Of course they didn’t. They dug in, relying on ad hominem attacks and non sequiturs (“4 years to be a midwife. Did you know a person can be a financial planner just as quickly?”) to justify their decision to put their baby at risk.
Instead of our encapsulation of the issue, you really need to read the comments in the above referenced article. (Here’s another link, save you from burning any unnecessary CO2 if you were to scroll up the page.)
So…if you’re wondering what this has to do with personal finance,
Plenty. We all have to prioritize. Even Sheldon Adelson can’t buy everything, and you can be sure he looks at the price tags on the things he does buy.
If you’re here, then you’ve probably read another personal finance site or two at some point. Which means you’ve noticed disproportionate attention paid to the topic of frugality. Cut, cut, and cut some more. Spend a Saturday clipping coupons and you can save $4.21 on your next trip to the supermarket. Recycle your Ziploc bags.
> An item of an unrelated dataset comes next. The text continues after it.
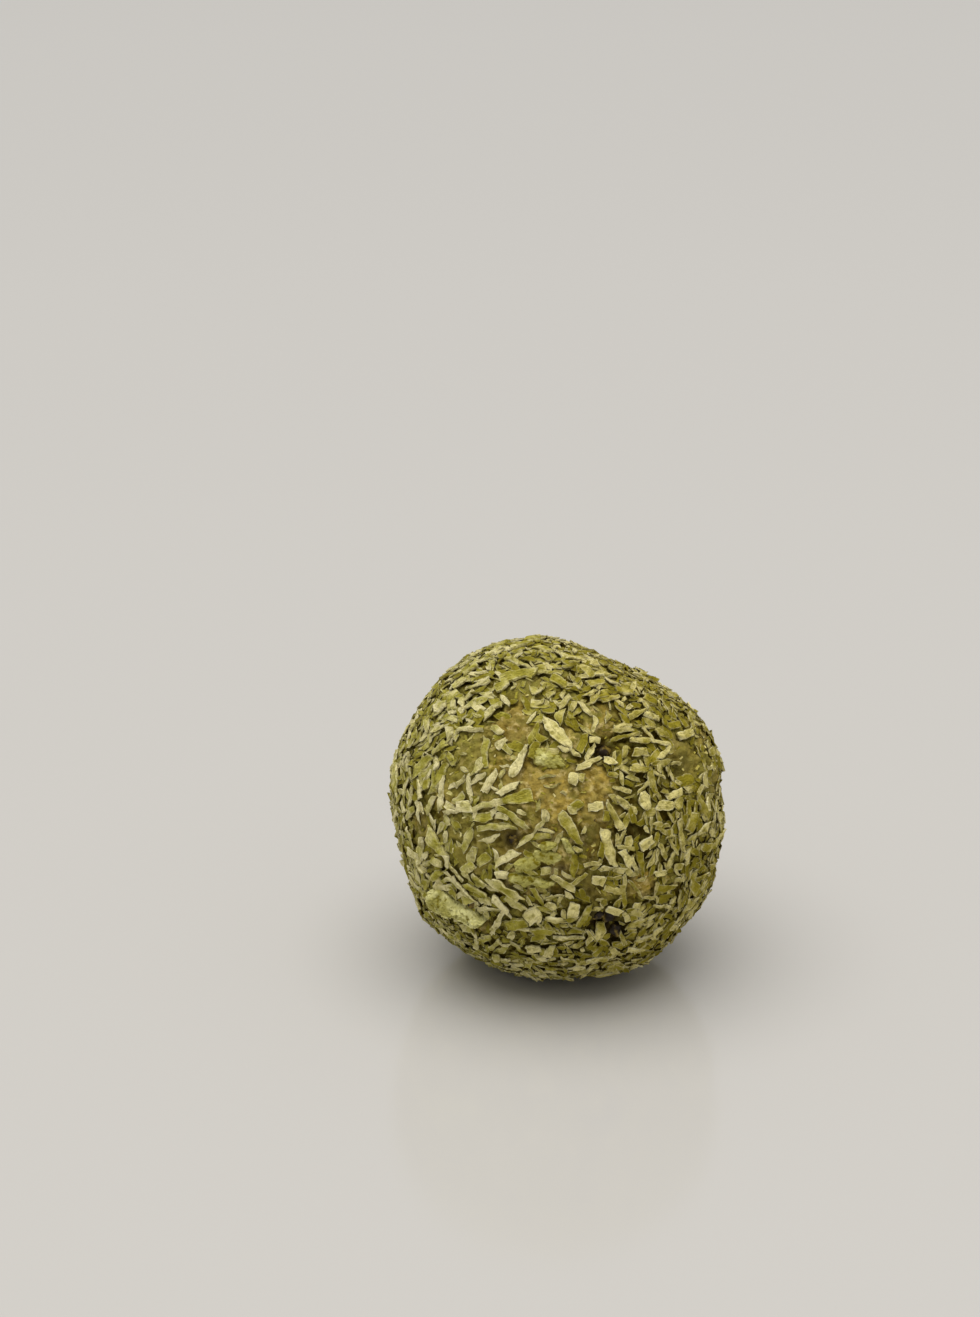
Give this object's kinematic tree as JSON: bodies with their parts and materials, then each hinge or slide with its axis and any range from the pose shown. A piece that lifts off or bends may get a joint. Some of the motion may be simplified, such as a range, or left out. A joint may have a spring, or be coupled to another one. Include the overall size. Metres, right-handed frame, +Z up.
{
  "type": "protein ball",
  "caption": "Hand-rolled ball of sticky date and nut dough, coated all over in green desiccated coconut flakes, resting on a small flat foot.",
  "frame": {"origin": "middle of the ball's outline at the level of the small flat foot that it rests on", "axes": "+Z up from the foot, -Y towards the front that the picture shows, +X to the right of that front"},
  "size_m": [0.0422, 0.0427, 0.0414],
  "materials": {
    "coconut_coat": "dry, matt desiccated coconut dusted with green tea, pale yellow-green",
    "dough": "sticky olive-brown dough, slightly moist where it shows between the flakes",
    "dark_bits": "very dark brown pieces of date in the pits of the dough"
  },
  "bodies": {
    "root": {"protein_ball": "coconut_coat"}
  },
  "joints": []
}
Don’t pay for a hospital visit when you can hire a midwife on the cheap and maybe even pay her in pesticide-free produce.
Or, you could spend intelligently.
There are places where it makes sense to economize. Audio cables (They’re all the same.) Sunglasses (You’re going to lose or break them.) Shower flip-flops ($3 to avoid athlete’s foot is a bargain.)
And there are places where it’s your moral duty to stop rationalizing and open up your wallet. Having a child would be one of them.